┌─ DATA EXCERPT

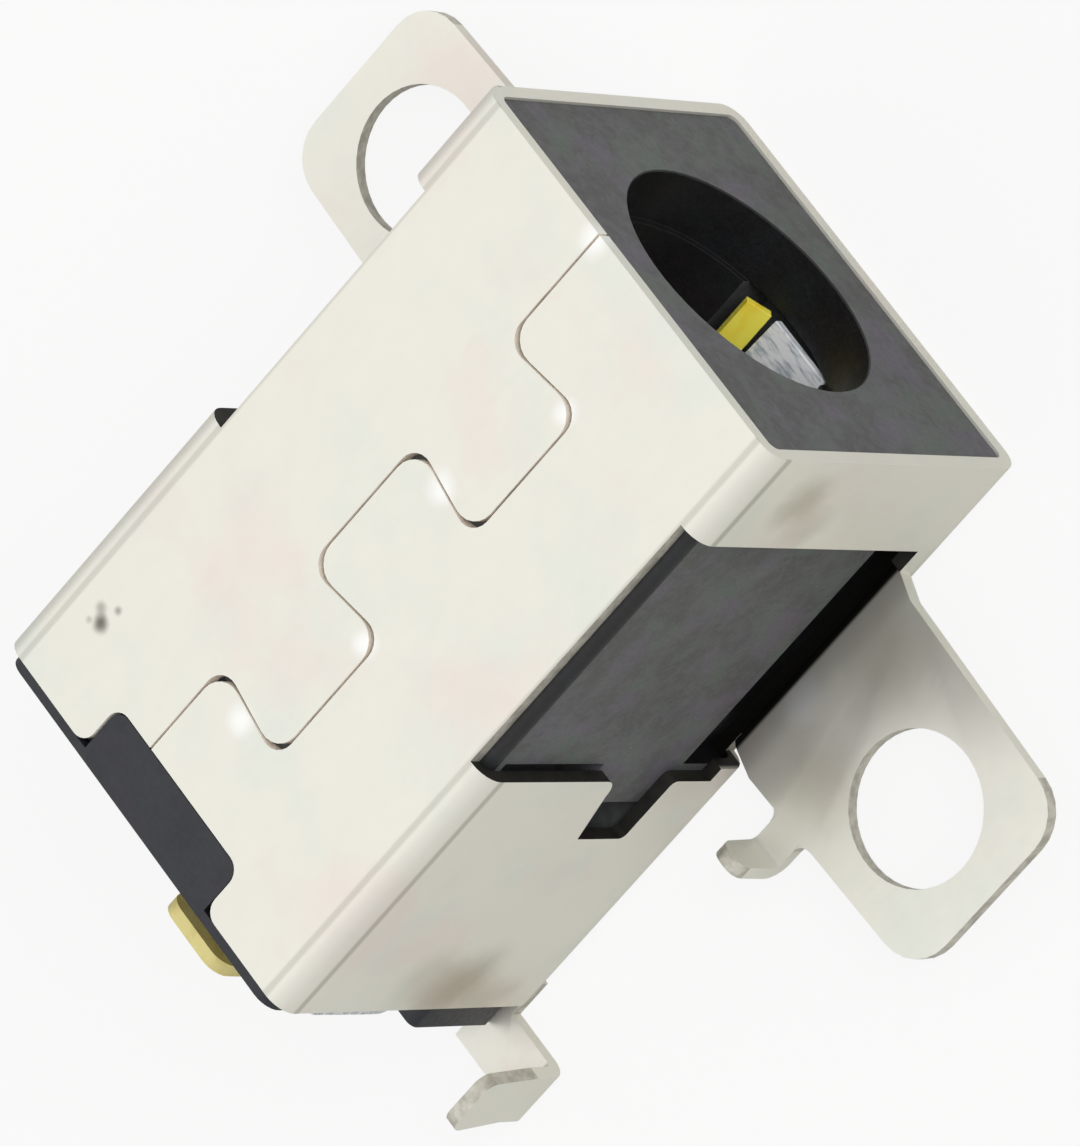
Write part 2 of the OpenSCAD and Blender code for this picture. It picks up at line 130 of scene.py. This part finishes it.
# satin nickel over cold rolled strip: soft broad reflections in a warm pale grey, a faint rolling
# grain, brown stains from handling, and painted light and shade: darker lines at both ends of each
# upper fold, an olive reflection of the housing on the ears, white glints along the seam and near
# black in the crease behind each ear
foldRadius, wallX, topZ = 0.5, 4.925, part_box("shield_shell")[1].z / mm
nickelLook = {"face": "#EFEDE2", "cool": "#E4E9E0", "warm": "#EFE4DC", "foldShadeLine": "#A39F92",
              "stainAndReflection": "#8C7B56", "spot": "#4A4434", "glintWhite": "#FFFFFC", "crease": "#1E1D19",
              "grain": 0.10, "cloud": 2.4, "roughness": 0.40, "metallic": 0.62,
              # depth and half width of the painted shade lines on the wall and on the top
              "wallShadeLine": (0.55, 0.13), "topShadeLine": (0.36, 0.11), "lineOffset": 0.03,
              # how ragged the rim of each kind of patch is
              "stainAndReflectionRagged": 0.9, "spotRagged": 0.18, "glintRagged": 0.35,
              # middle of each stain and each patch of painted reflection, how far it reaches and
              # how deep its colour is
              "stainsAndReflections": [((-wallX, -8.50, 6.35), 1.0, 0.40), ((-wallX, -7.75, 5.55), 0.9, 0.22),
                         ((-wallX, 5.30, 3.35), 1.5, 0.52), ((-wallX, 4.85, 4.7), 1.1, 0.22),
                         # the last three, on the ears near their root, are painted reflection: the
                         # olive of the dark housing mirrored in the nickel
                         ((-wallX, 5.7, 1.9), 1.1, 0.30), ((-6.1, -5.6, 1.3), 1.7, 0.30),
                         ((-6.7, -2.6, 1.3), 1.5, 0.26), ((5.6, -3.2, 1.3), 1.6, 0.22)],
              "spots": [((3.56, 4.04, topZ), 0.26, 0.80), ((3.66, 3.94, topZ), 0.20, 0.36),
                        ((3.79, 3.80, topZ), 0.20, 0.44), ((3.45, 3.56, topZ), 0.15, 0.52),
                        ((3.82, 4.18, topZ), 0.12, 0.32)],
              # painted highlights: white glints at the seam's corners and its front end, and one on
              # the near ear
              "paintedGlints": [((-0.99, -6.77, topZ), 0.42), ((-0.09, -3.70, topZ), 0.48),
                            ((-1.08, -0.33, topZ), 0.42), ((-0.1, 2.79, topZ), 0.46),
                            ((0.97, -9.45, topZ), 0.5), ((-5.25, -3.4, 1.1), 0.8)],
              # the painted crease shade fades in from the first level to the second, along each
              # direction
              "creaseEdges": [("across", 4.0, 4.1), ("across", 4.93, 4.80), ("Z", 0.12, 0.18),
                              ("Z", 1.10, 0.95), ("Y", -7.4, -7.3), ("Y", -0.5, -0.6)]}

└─

> TASK DIRECTIONS
Nothing should be left out: repeat all of the data exactly.

> REPLY TO THE EXERCISE
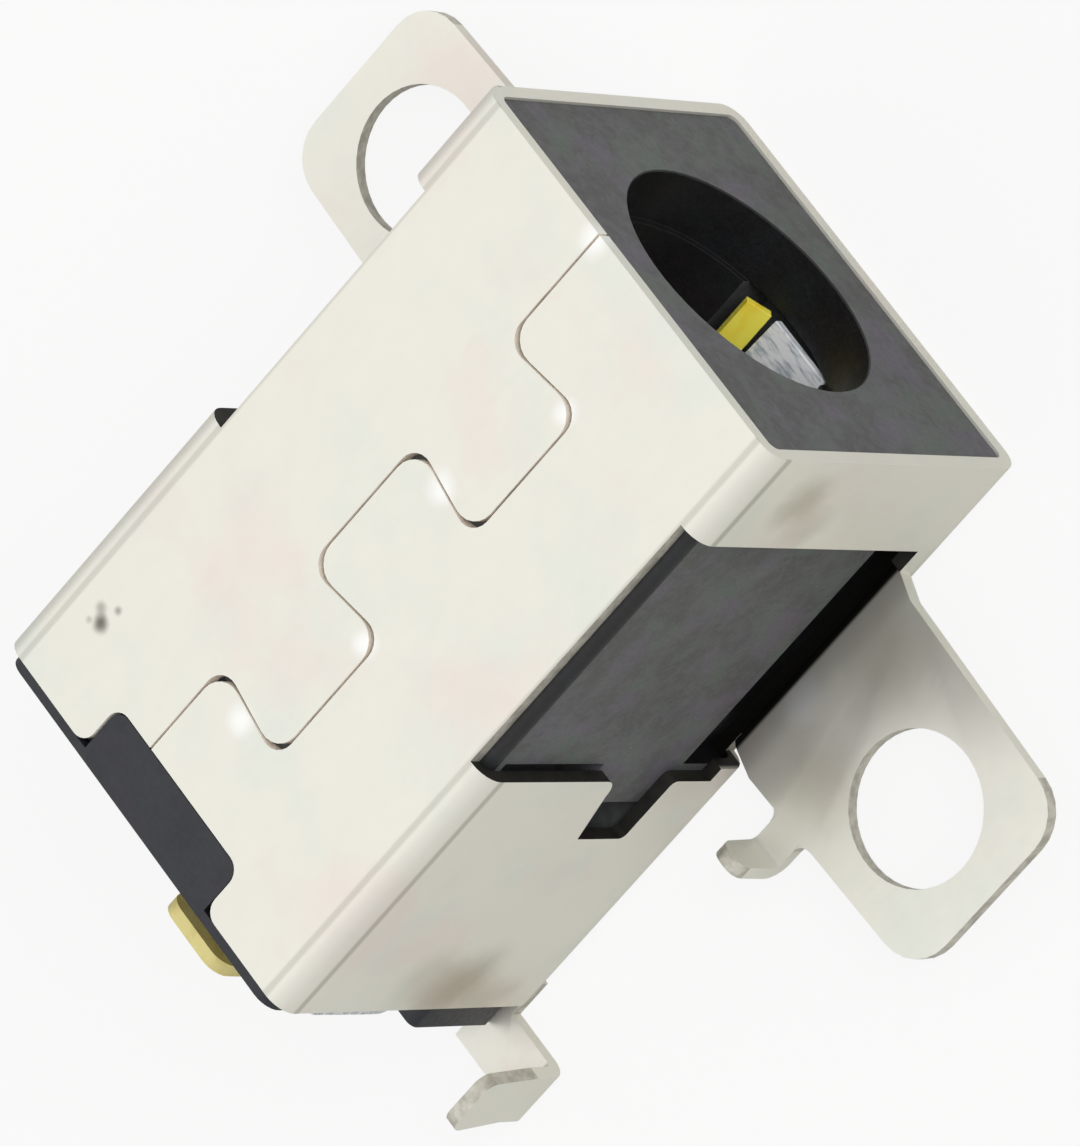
Write part 2 of the OpenSCAD and Blender code for this picture. It picks up at line 130 of scene.py. This part finishes it.
# satin nickel over cold rolled strip: soft broad reflections in a warm pale grey, a faint rolling
# grain, brown stains from handling, and painted light and shade: darker lines at both ends of each
# upper fold, an olive reflection of the housing on the ears, white glints along the seam and near
# black in the crease behind each ear
foldRadius, wallX, topZ = 0.5, 4.925, part_box("shield_shell")[1].z / mm
nickelLook = {"face": "#EFEDE2", "cool": "#E4E9E0", "warm": "#EFE4DC", "foldShadeLine": "#A39F92",
              "stainAndReflection": "#8C7B56", "spot": "#4A4434", "glintWhite": "#FFFFFC", "crease": "#1E1D19",
              "grain": 0.10, "cloud": 2.4, "roughness": 0.40, "metallic": 0.62,
              # depth and half width of the painted shade lines on the wall and on the top
              "wallShadeLine": (0.55, 0.13), "topShadeLine": (0.36, 0.11), "lineOffset": 0.03,
              # how ragged the rim of each kind of patch is
              "stainAndReflectionRagged": 0.9, "spotRagged": 0.18, "glintRagged": 0.35,
              # middle of each stain and each patch of painted reflection, how far it reaches and
              # how deep its colour is
              "stainsAndReflections": [((-wallX, -8.50, 6.35), 1.0, 0.40), ((-wallX, -7.75, 5.55), 0.9, 0.22),
                         ((-wallX, 5.30, 3.35), 1.5, 0.52), ((-wallX, 4.85, 4.7), 1.1, 0.22),
                         # the last three, on the ears near their root, are painted reflection: the
                         # olive of the dark housing mirrored in the nickel
                         ((-wallX, 5.7, 1.9), 1.1, 0.30), ((-6.1, -5.6, 1.3), 1.7, 0.30),
                         ((-6.7, -2.6, 1.3), 1.5, 0.26), ((5.6, -3.2, 1.3), 1.6, 0.22)],
              "spots": [((3.56, 4.04, topZ), 0.26, 0.80), ((3.66, 3.94, topZ), 0.20, 0.36),
                        ((3.79, 3.80, topZ), 0.20, 0.44), ((3.45, 3.56, topZ), 0.15, 0.52),
                        ((3.82, 4.18, topZ), 0.12, 0.32)],
              # painted highlights: white glints at the seam's corners and its front end, and one on
              # the near ear
              "paintedGlints": [((-0.99, -6.77, topZ), 0.42), ((-0.09, -3.70, topZ), 0.48),
                            ((-1.08, -0.33, topZ), 0.42), ((-0.1, 2.79, topZ), 0.46),
                            ((0.97, -9.45, topZ), 0.5), ((-5.25, -3.4, 1.1), 0.8)],
              # the painted crease shade fades in from the first level to the second, along each
              # direction
              "creaseEdges": [("across", 4.0, 4.1), ("across", 4.93, 4.80), ("Z", 0.12, 0.18),
                              ("Z", 1.10, 0.95), ("Y", -7.4, -7.3), ("Y", -0.5, -0.6)]}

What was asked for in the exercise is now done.